#### CHALLENGE
Please print the full listing exactly.

** start DATASET **

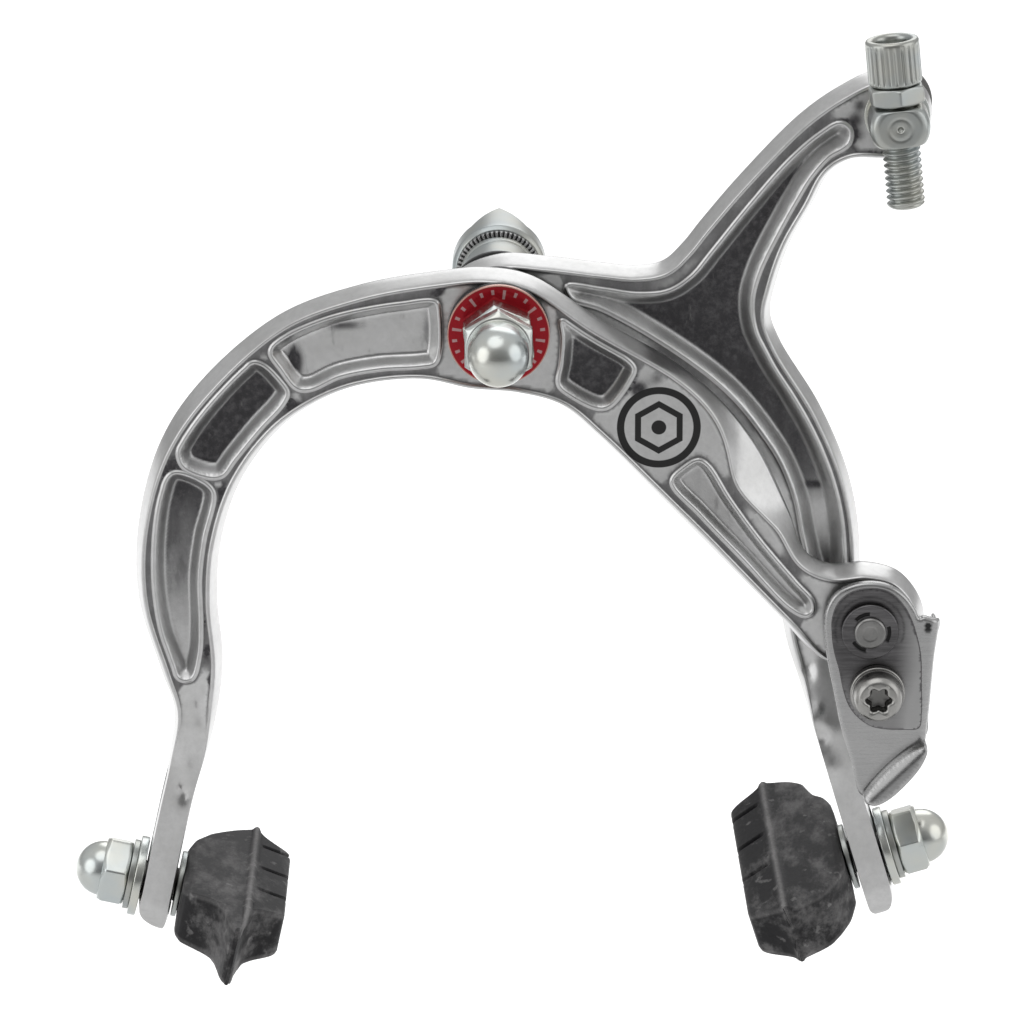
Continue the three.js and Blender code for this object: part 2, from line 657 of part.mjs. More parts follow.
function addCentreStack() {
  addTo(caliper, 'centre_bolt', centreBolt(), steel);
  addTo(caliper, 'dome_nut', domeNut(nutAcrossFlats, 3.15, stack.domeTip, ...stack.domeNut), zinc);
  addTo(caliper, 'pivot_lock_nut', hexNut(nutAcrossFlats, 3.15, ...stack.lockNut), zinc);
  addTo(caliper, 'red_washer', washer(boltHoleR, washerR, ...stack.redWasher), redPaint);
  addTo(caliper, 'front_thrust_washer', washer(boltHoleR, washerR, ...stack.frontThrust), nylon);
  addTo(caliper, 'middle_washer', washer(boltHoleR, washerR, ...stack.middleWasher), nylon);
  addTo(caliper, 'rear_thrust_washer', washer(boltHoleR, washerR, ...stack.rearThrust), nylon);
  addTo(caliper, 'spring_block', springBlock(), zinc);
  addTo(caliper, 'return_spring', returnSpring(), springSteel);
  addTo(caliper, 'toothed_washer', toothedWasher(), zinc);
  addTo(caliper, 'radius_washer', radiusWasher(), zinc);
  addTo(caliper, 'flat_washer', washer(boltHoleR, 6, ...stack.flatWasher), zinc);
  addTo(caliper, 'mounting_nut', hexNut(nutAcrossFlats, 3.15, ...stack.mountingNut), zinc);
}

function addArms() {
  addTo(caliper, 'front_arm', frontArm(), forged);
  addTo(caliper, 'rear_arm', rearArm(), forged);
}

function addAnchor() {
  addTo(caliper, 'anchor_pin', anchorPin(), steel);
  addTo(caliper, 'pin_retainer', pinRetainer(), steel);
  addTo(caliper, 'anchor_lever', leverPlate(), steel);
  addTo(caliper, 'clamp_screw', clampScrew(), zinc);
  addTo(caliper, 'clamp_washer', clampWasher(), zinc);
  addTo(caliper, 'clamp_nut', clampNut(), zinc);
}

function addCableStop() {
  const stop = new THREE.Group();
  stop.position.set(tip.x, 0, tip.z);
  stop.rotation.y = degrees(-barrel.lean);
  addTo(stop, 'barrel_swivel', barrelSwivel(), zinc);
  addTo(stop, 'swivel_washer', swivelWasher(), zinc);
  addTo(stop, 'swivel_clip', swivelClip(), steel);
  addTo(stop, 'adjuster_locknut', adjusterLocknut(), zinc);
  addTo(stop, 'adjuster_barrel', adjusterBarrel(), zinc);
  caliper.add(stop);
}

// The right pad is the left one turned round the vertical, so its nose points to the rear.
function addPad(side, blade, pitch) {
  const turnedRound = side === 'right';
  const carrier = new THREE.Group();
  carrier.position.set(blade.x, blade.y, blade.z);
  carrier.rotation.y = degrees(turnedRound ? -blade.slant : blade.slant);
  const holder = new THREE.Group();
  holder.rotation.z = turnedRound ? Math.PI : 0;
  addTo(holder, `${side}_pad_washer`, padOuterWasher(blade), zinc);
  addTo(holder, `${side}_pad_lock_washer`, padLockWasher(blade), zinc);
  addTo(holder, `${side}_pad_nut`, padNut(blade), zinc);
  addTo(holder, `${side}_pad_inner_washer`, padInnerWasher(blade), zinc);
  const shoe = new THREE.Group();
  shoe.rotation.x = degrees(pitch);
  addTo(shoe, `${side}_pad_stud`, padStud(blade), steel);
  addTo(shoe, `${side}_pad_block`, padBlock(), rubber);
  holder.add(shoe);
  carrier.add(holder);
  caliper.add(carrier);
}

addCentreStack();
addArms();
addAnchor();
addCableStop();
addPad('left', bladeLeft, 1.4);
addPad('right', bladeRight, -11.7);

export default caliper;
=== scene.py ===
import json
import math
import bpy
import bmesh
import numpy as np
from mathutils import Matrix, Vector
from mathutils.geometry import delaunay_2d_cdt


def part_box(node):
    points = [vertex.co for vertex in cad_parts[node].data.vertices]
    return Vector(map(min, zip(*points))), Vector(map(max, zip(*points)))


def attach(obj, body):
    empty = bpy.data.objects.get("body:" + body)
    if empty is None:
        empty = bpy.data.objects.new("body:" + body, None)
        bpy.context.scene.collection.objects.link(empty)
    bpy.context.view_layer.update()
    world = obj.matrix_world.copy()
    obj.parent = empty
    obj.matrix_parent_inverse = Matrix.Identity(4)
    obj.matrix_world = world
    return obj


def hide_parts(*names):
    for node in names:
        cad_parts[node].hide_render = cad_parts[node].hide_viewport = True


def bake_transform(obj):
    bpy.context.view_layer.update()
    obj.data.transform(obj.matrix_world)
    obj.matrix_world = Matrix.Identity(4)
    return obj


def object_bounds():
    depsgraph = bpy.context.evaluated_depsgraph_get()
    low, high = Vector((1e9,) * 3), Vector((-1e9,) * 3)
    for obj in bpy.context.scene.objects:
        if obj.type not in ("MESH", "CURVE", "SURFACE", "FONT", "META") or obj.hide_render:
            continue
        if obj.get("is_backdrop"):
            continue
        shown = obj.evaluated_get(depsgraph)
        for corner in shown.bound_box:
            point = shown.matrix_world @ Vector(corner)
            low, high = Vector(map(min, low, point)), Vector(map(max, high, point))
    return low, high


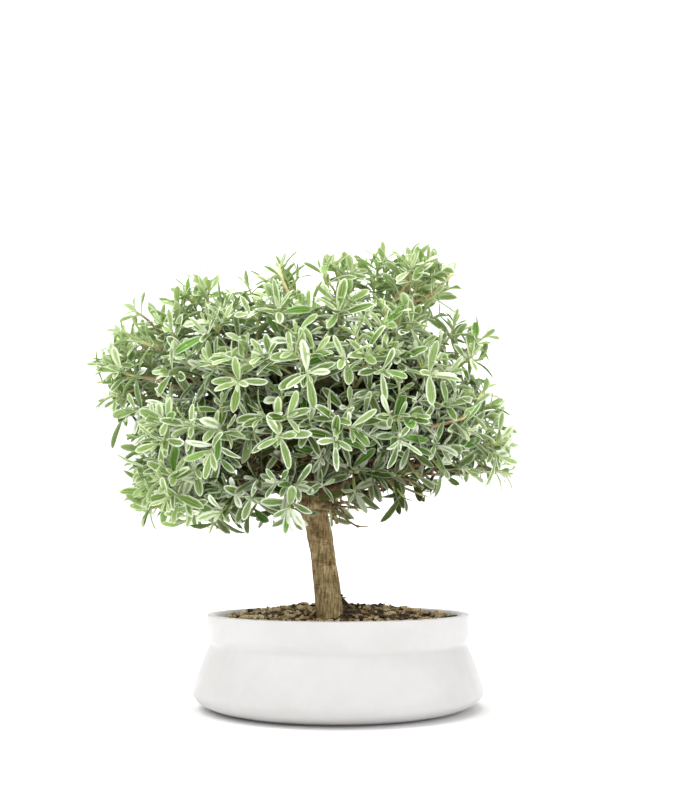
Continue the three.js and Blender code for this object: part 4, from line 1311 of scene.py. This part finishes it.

** end DATASET **

#### RIGHT ANSWER
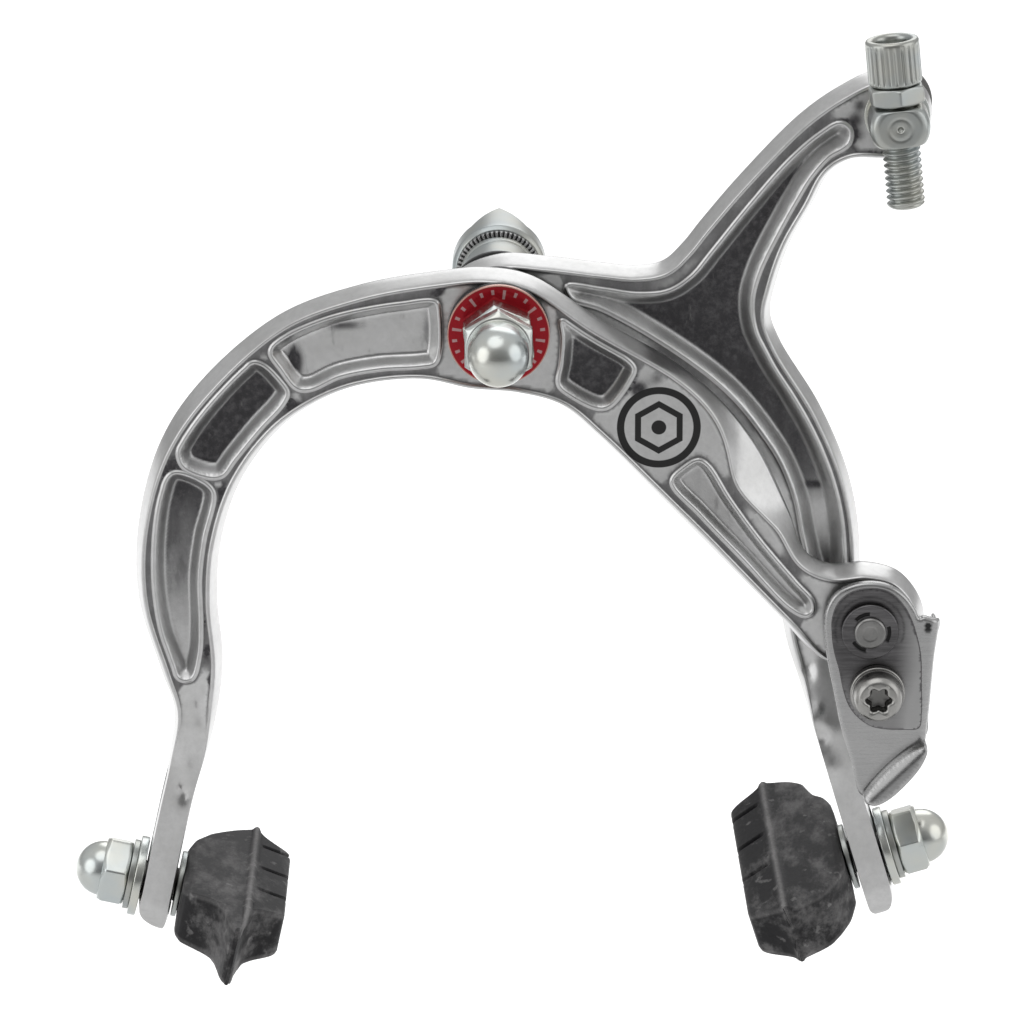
Continue the three.js and Blender code for this object: part 2, from line 657 of part.mjs. More parts follow.
function addCentreStack() {
  addTo(caliper, 'centre_bolt', centreBolt(), steel);
  addTo(caliper, 'dome_nut', domeNut(nutAcrossFlats, 3.15, stack.domeTip, ...stack.domeNut), zinc);
  addTo(caliper, 'pivot_lock_nut', hexNut(nutAcrossFlats, 3.15, ...stack.lockNut), zinc);
  addTo(caliper, 'red_washer', washer(boltHoleR, washerR, ...stack.redWasher), redPaint);
  addTo(caliper, 'front_thrust_washer', washer(boltHoleR, washerR, ...stack.frontThrust), nylon);
  addTo(caliper, 'middle_washer', washer(boltHoleR, washerR, ...stack.middleWasher), nylon);
  addTo(caliper, 'rear_thrust_washer', washer(boltHoleR, washerR, ...stack.rearThrust), nylon);
  addTo(caliper, 'spring_block', springBlock(), zinc);
  addTo(caliper, 'return_spring', returnSpring(), springSteel);
  addTo(caliper, 'toothed_washer', toothedWasher(), zinc);
  addTo(caliper, 'radius_washer', radiusWasher(), zinc);
  addTo(caliper, 'flat_washer', washer(boltHoleR, 6, ...stack.flatWasher), zinc);
  addTo(caliper, 'mounting_nut', hexNut(nutAcrossFlats, 3.15, ...stack.mountingNut), zinc);
}

function addArms() {
  addTo(caliper, 'front_arm', frontArm(), forged);
  addTo(caliper, 'rear_arm', rearArm(), forged);
}

function addAnchor() {
  addTo(caliper, 'anchor_pin', anchorPin(), steel);
  addTo(caliper, 'pin_retainer', pinRetainer(), steel);
  addTo(caliper, 'anchor_lever', leverPlate(), steel);
  addTo(caliper, 'clamp_screw', clampScrew(), zinc);
  addTo(caliper, 'clamp_washer', clampWasher(), zinc);
  addTo(caliper, 'clamp_nut', clampNut(), zinc);
}

function addCableStop() {
  const stop = new THREE.Group();
  stop.position.set(tip.x, 0, tip.z);
  stop.rotation.y = degrees(-barrel.lean);
  addTo(stop, 'barrel_swivel', barrelSwivel(), zinc);
  addTo(stop, 'swivel_washer', swivelWasher(), zinc);
  addTo(stop, 'swivel_clip', swivelClip(), steel);
  addTo(stop, 'adjuster_locknut', adjusterLocknut(), zinc);
  addTo(stop, 'adjuster_barrel', adjusterBarrel(), zinc);
  caliper.add(stop);
}

// The right pad is the left one turned round the vertical, so its nose points to the rear.
function addPad(side, blade, pitch) {
  const turnedRound = side === 'right';
  const carrier = new THREE.Group();
  carrier.position.set(blade.x, blade.y, blade.z);
  carrier.rotation.y = degrees(turnedRound ? -blade.slant : blade.slant);
  const holder = new THREE.Group();
  holder.rotation.z = turnedRound ? Math.PI : 0;
  addTo(holder, `${side}_pad_washer`, padOuterWasher(blade), zinc);
  addTo(holder, `${side}_pad_lock_washer`, padLockWasher(blade), zinc);
  addTo(holder, `${side}_pad_nut`, padNut(blade), zinc);
  addTo(holder, `${side}_pad_inner_washer`, padInnerWasher(blade), zinc);
  const shoe = new THREE.Group();
  shoe.rotation.x = degrees(pitch);
  addTo(shoe, `${side}_pad_stud`, padStud(blade), steel);
  addTo(shoe, `${side}_pad_block`, padBlock(), rubber);
  holder.add(shoe);
  carrier.add(holder);
  caliper.add(carrier);
}

addCentreStack();
addArms();
addAnchor();
addCableStop();
addPad('left', bladeLeft, 1.4);
addPad('right', bladeRight, -11.7);

export default caliper;
=== scene.py ===
import json
import math
import bpy
import bmesh
import numpy as np
from mathutils import Matrix, Vector
from mathutils.geometry import delaunay_2d_cdt


def part_box(node):
    points = [vertex.co for vertex in cad_parts[node].data.vertices]
    return Vector(map(min, zip(*points))), Vector(map(max, zip(*points)))


def attach(obj, body):
    empty = bpy.data.objects.get("body:" + body)
    if empty is None:
        empty = bpy.data.objects.new("body:" + body, None)
        bpy.context.scene.collection.objects.link(empty)
    bpy.context.view_layer.update()
    world = obj.matrix_world.copy()
    obj.parent = empty
    obj.matrix_parent_inverse = Matrix.Identity(4)
    obj.matrix_world = world
    return obj


def hide_parts(*names):
    for node in names:
        cad_parts[node].hide_render = cad_parts[node].hide_viewport = True


def bake_transform(obj):
    bpy.context.view_layer.update()
    obj.data.transform(obj.matrix_world)
    obj.matrix_world = Matrix.Identity(4)
    return obj


def object_bounds():
    depsgraph = bpy.context.evaluated_depsgraph_get()
    low, high = Vector((1e9,) * 3), Vector((-1e9,) * 3)
    for obj in bpy.context.scene.objects:
        if obj.type not in ("MESH", "CURVE", "SURFACE", "FONT", "META") or obj.hide_render:
            continue
        if obj.get("is_backdrop"):
            continue
        shown = obj.evaluated_get(depsgraph)
        for corner in shown.bound_box:
            point = shown.matrix_world @ Vector(corner)
            low, high = Vector(map(min, low, point)), Vector(map(max, high, point))
    return low, high


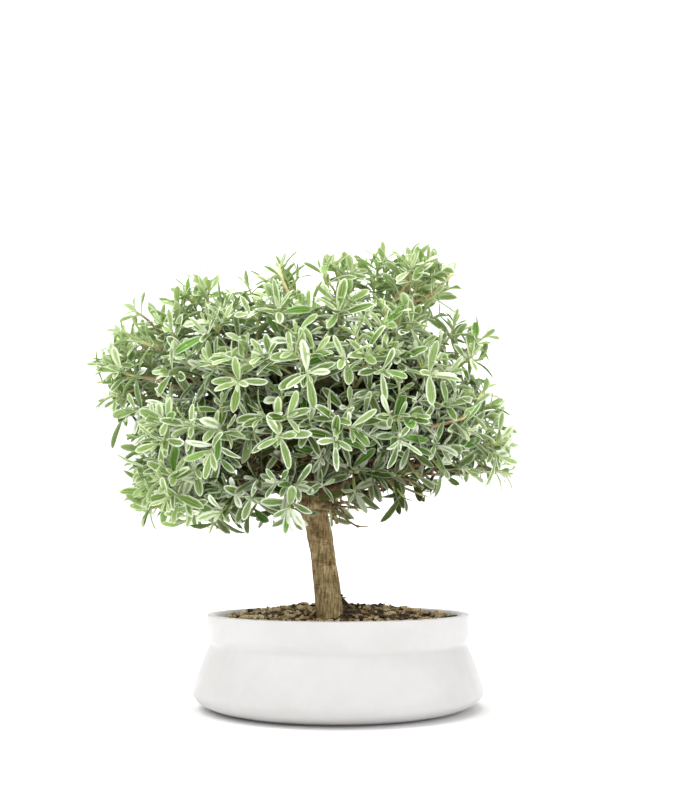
Continue the three.js and Blender code for this object: part 4, from line 1311 of scene.py. This part finishes it.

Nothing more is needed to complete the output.